Exercise instructions. Give back exactly the lines running from the line that holds "bm.to_mesh(mesh)" through the line that holds "if obj.type not", ends included, and no other lines.

Start Exercise input

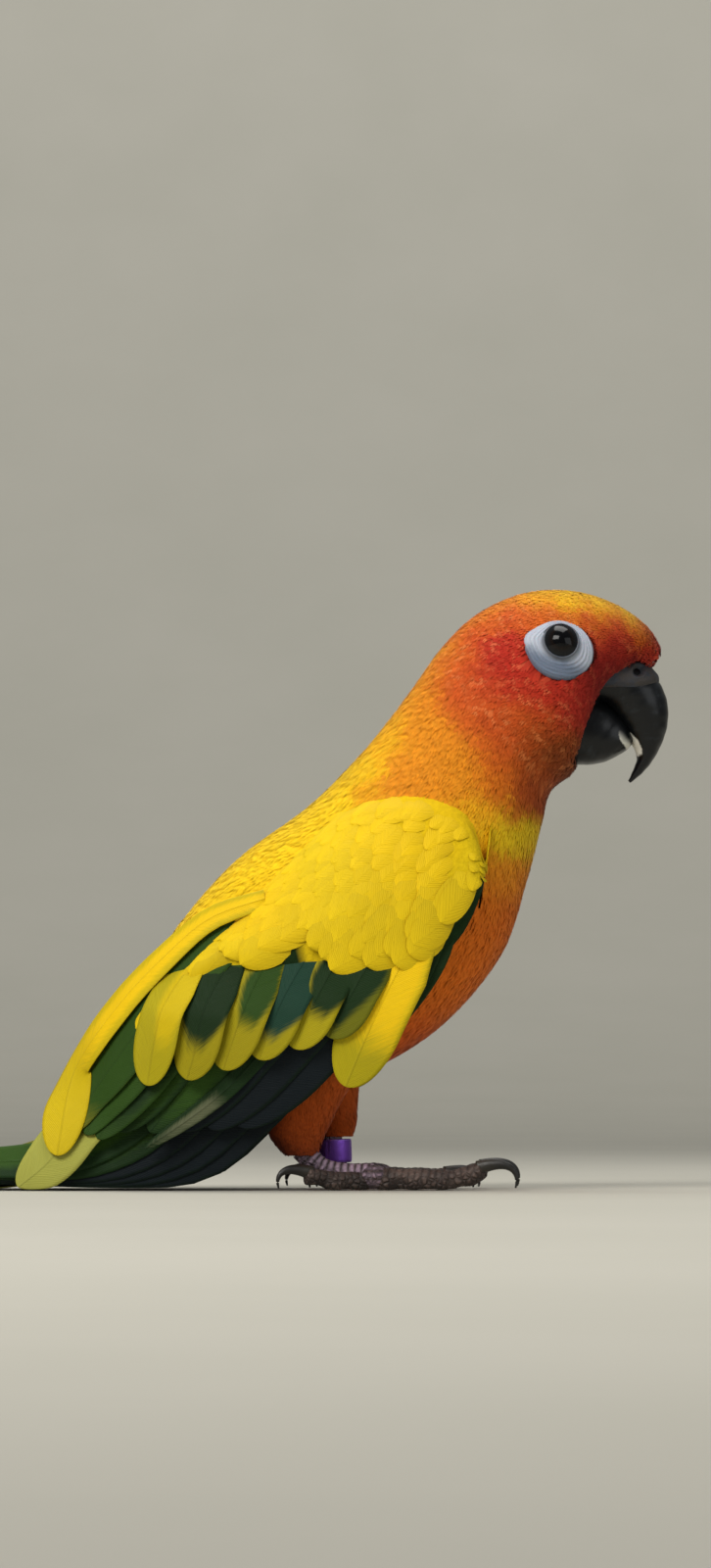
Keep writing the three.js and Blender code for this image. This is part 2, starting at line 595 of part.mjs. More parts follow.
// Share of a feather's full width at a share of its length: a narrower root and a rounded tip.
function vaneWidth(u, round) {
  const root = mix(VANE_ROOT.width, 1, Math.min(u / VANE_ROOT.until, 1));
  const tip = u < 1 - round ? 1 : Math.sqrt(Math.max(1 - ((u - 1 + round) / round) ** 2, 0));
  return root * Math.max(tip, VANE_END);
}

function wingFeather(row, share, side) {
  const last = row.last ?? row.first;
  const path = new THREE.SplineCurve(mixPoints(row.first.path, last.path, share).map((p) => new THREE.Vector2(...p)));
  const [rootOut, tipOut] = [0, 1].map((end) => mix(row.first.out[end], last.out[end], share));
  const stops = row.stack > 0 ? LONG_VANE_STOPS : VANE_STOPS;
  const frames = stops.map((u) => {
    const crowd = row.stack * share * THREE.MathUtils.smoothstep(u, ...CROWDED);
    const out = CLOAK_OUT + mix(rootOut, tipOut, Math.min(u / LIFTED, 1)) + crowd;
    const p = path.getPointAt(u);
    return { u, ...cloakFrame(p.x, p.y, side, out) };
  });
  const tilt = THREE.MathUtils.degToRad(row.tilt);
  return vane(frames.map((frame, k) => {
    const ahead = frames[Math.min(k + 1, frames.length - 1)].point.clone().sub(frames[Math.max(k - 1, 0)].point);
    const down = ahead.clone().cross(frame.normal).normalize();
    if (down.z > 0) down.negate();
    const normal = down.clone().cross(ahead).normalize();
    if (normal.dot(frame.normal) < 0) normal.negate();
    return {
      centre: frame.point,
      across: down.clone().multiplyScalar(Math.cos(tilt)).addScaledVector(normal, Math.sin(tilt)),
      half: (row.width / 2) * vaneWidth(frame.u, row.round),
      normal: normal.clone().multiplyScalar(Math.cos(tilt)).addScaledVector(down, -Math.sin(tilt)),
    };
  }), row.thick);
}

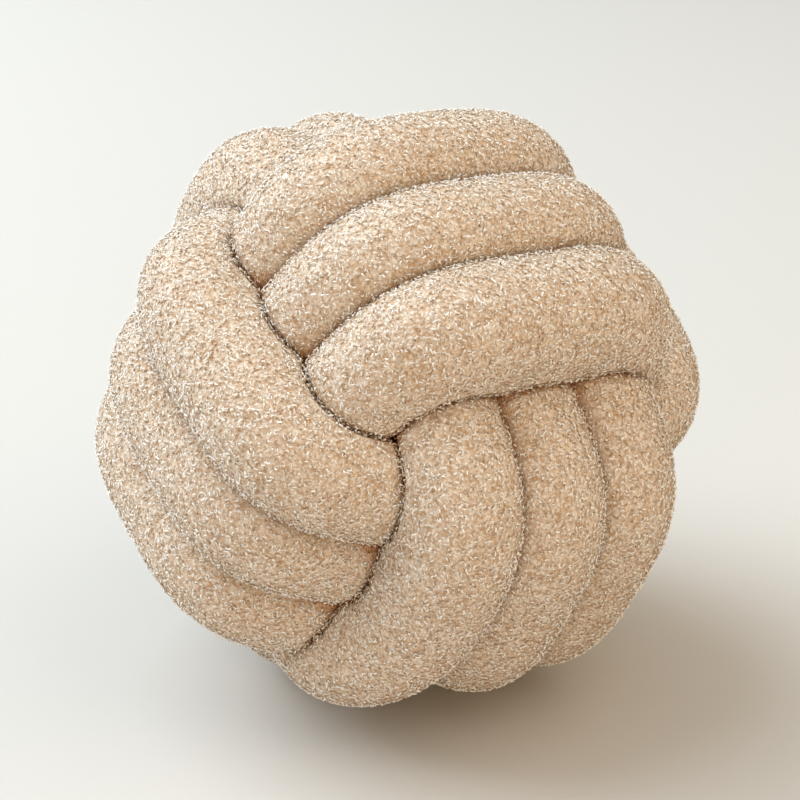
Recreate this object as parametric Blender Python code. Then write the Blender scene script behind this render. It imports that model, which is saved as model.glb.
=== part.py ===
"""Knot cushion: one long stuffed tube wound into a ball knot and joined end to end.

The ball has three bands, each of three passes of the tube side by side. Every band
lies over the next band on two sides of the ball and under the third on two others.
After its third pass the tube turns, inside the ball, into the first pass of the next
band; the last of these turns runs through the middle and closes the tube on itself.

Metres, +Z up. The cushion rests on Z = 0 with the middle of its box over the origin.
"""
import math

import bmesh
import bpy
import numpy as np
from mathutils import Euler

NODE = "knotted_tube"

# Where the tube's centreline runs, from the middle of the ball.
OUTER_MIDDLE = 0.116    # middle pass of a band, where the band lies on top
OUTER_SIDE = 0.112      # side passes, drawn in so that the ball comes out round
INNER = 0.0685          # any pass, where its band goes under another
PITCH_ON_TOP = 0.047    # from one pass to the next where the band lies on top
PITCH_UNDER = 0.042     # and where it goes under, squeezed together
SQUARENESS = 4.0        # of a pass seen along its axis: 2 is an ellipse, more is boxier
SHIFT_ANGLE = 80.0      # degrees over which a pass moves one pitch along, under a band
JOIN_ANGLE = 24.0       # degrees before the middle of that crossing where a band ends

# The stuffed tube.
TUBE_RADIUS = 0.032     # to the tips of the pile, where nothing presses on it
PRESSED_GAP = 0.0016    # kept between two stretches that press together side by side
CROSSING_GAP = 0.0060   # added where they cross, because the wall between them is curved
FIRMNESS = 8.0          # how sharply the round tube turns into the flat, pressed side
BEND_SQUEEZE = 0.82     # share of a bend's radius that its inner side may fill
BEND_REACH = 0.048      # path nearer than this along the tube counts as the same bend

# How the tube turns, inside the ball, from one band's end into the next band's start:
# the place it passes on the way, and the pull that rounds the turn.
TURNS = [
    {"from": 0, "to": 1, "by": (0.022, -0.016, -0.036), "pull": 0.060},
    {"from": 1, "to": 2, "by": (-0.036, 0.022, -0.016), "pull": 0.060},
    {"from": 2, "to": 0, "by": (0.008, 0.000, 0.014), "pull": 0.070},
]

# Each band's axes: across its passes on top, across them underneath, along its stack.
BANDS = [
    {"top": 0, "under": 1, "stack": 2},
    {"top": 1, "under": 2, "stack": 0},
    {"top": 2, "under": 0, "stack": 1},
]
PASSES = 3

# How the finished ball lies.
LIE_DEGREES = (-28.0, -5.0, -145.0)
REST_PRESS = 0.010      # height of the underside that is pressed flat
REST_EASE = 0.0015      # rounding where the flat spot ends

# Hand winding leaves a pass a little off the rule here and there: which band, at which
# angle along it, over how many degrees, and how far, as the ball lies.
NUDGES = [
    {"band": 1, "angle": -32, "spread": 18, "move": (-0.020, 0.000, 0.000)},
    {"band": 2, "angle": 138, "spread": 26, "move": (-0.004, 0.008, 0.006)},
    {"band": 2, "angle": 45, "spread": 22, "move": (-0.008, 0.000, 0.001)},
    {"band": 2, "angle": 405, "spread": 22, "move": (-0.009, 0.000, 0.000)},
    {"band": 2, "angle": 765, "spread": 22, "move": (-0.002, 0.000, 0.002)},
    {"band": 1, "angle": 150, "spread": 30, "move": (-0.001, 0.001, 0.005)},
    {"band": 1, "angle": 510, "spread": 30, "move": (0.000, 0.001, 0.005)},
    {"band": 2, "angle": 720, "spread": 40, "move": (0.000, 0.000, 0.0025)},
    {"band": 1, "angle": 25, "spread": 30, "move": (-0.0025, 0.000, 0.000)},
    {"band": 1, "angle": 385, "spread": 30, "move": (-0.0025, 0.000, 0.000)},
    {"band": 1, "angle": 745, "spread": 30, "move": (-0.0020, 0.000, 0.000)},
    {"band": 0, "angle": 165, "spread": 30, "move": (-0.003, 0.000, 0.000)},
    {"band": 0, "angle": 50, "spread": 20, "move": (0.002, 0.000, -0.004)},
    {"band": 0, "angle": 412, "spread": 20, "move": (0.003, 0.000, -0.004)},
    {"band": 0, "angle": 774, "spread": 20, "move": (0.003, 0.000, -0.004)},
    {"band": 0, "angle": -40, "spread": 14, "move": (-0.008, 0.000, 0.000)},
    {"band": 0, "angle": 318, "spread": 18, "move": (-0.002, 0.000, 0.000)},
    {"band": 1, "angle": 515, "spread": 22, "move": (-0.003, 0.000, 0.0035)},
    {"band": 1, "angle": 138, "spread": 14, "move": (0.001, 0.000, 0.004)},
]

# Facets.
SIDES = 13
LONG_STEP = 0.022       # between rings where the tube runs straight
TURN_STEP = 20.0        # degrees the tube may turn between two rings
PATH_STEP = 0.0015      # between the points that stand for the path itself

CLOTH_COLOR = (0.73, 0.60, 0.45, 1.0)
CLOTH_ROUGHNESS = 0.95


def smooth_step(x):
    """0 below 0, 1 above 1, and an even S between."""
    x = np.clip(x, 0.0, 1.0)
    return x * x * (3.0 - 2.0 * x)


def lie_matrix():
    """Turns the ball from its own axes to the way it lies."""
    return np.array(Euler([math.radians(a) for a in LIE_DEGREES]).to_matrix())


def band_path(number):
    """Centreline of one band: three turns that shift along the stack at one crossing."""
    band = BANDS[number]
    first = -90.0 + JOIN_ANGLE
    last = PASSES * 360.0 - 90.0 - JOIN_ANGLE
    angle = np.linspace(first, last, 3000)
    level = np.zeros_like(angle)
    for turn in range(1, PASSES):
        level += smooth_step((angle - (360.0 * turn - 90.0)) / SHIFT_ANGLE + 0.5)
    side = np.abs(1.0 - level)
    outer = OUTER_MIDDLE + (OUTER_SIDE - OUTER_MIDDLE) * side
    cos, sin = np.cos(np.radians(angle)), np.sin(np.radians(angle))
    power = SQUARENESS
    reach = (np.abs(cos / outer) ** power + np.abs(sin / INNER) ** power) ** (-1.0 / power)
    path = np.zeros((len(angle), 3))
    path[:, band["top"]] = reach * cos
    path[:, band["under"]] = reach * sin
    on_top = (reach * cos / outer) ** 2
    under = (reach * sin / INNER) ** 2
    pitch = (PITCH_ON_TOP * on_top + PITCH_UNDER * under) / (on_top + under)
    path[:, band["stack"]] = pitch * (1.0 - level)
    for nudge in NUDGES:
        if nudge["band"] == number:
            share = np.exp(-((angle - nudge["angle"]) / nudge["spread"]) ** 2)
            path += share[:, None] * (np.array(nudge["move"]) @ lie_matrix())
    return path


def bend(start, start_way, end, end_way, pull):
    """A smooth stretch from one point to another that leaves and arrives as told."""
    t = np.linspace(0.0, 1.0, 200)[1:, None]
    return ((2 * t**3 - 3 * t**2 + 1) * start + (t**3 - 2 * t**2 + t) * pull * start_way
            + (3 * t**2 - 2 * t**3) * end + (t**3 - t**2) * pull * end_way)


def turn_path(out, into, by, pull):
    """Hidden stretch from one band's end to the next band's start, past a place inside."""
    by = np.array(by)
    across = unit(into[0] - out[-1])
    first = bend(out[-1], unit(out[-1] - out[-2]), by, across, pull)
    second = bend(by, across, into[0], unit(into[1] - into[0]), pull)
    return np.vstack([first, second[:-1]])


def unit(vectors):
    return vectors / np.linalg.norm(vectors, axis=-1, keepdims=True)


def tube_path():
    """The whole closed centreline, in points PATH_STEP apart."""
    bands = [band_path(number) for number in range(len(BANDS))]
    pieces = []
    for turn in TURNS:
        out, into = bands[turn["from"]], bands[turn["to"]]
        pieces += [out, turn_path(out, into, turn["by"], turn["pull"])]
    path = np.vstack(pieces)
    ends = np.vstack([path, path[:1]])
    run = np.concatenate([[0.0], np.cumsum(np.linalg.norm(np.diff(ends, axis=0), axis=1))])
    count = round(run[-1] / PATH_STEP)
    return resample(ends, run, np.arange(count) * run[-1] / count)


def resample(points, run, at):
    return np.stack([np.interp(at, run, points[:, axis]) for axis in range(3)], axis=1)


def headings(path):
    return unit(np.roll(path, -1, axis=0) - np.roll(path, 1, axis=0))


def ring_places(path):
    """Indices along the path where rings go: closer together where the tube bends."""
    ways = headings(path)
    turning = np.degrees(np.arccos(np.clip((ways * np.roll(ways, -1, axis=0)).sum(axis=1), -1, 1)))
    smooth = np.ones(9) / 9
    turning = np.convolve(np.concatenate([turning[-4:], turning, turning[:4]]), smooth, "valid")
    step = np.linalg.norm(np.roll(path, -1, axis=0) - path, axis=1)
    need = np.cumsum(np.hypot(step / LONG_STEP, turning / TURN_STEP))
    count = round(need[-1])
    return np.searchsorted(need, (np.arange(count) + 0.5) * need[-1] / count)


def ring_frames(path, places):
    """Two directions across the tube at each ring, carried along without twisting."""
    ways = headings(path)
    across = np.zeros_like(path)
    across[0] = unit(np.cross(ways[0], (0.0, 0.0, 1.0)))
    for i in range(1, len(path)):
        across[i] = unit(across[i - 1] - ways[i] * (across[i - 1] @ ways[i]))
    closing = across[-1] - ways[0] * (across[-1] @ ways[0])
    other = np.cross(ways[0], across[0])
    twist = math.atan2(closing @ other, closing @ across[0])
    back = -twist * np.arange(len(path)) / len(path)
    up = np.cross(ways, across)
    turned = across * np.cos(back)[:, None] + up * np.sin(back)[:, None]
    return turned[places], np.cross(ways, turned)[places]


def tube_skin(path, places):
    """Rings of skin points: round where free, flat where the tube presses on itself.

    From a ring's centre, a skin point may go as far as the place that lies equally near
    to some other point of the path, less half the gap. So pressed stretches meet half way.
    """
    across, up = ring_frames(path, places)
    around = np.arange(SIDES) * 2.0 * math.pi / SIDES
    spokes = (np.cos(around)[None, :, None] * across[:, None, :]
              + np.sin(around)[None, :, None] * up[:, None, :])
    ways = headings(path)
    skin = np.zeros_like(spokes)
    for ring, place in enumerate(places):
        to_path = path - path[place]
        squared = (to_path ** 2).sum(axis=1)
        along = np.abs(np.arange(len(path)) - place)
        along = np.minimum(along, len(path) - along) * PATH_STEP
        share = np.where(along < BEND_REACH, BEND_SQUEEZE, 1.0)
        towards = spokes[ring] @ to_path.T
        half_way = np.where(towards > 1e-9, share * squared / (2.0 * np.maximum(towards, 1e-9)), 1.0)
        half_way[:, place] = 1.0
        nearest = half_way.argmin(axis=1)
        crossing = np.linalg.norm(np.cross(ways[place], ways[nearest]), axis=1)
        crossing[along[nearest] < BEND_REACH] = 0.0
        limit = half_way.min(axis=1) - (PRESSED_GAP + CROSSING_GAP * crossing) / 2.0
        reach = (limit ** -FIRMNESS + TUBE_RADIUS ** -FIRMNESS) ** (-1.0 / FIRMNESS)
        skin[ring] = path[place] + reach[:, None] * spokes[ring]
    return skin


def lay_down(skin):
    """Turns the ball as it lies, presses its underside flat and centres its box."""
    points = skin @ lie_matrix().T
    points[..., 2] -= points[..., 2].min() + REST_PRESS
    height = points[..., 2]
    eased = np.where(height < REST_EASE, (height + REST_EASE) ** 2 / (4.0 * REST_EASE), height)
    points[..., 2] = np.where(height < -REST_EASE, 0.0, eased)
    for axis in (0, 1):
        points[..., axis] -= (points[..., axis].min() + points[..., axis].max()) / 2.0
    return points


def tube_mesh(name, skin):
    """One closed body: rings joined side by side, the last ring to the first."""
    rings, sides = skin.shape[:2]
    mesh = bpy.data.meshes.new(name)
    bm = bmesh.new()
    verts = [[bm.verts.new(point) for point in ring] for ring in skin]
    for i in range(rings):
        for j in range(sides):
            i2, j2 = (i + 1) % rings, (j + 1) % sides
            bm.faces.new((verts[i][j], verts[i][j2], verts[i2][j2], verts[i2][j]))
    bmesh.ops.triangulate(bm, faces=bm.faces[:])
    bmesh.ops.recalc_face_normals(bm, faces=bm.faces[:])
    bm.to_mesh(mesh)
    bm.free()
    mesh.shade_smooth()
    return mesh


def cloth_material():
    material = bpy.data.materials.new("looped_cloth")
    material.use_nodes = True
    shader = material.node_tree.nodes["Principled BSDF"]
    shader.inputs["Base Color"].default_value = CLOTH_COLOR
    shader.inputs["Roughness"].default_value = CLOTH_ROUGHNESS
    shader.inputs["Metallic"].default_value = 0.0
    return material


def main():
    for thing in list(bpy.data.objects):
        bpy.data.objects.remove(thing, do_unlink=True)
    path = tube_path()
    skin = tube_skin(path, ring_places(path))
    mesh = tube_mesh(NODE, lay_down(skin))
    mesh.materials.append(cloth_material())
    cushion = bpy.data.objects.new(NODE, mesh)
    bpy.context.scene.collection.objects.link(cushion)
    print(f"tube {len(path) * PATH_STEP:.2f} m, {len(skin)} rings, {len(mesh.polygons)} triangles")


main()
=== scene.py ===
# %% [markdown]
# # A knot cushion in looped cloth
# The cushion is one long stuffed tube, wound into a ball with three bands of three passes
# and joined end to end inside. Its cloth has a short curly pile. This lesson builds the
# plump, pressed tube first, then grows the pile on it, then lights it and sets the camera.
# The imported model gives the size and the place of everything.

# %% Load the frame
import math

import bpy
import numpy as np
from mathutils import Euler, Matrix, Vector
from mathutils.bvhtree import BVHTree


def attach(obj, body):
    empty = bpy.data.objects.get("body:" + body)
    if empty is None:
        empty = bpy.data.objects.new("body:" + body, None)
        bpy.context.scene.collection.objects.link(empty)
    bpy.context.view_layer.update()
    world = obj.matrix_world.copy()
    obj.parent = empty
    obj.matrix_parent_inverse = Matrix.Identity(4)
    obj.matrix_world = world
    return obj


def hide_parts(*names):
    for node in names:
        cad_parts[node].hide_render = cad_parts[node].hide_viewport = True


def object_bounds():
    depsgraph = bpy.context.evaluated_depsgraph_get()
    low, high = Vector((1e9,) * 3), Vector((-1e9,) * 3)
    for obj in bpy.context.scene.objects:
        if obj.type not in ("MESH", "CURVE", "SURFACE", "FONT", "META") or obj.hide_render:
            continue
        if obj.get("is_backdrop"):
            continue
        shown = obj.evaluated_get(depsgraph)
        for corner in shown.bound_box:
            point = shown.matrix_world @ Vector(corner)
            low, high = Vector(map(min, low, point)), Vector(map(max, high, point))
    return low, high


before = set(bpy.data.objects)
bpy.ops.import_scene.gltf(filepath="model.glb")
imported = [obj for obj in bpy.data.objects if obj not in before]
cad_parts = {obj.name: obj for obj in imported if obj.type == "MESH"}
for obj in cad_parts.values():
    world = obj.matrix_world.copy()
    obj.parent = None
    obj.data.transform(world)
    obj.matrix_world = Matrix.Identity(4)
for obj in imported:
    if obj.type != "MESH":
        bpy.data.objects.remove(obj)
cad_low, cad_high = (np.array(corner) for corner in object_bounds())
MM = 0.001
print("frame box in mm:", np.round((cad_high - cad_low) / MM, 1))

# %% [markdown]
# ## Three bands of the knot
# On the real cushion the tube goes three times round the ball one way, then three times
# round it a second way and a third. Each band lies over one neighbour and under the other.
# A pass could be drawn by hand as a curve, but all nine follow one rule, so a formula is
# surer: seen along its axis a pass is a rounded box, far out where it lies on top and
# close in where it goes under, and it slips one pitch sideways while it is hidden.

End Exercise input

Written answer.
    bm.to_mesh(mesh)
    bm.free()
    mesh.shade_smooth()
    return mesh


def cloth_material():
    material = bpy.data.materials.new("looped_cloth")
    material.use_nodes = True
    shader = material.node_tree.nodes["Principled BSDF"]
    shader.inputs["Base Color"].default_value = CLOTH_COLOR
    shader.inputs["Roughness"].default_value = CLOTH_ROUGHNESS
    shader.inputs["Metallic"].default_value = 0.0
    return material


def main():
    for thing in list(bpy.data.objects):
        bpy.data.objects.remove(thing, do_unlink=True)
    path = tube_path()
    skin = tube_skin(path, ring_places(path))
    mesh = tube_mesh(NODE, lay_down(skin))
    mesh.materials.append(cloth_material())
    cushion = bpy.data.objects.new(NODE, mesh)
    bpy.context.scene.collection.objects.link(cushion)
    print(f"tube {len(path) * PATH_STEP:.2f} m, {len(skin)} rings, {len(mesh.polygons)} triangles")


main()
=== scene.py ===
# %% [markdown]
# # A knot cushion in looped cloth
# The cushion is one long stuffed tube, wound into a ball with three bands of three passes
# and joined end to end inside. Its cloth has a short curly pile. This lesson builds the
# plump, pressed tube first, then grows the pile on it, then lights it and sets the camera.
# The imported model gives the size and the place of everything.

# %% Load the frame
import math

import bpy
import numpy as np
from mathutils import Euler, Matrix, Vector
from mathutils.bvhtree import BVHTree


def attach(obj, body):
    empty = bpy.data.objects.get("body:" + body)
    if empty is None:
        empty = bpy.data.objects.new("body:" + body, None)
        bpy.context.scene.collection.objects.link(empty)
    bpy.context.view_layer.update()
    world = obj.matrix_world.copy()
    obj.parent = empty
    obj.matrix_parent_inverse = Matrix.Identity(4)
    obj.matrix_world = world
    return obj


def hide_parts(*names):
    for node in names:
        cad_parts[node].hide_render = cad_parts[node].hide_viewport = True


def object_bounds():
    depsgraph = bpy.context.evaluated_depsgraph_get()
    low, high = Vector((1e9,) * 3), Vector((-1e9,) * 3)
    for obj in bpy.context.scene.objects:
        if obj.type not in ("MESH", "CURVE", "SURFACE", "FONT", "META") or obj.hide_render:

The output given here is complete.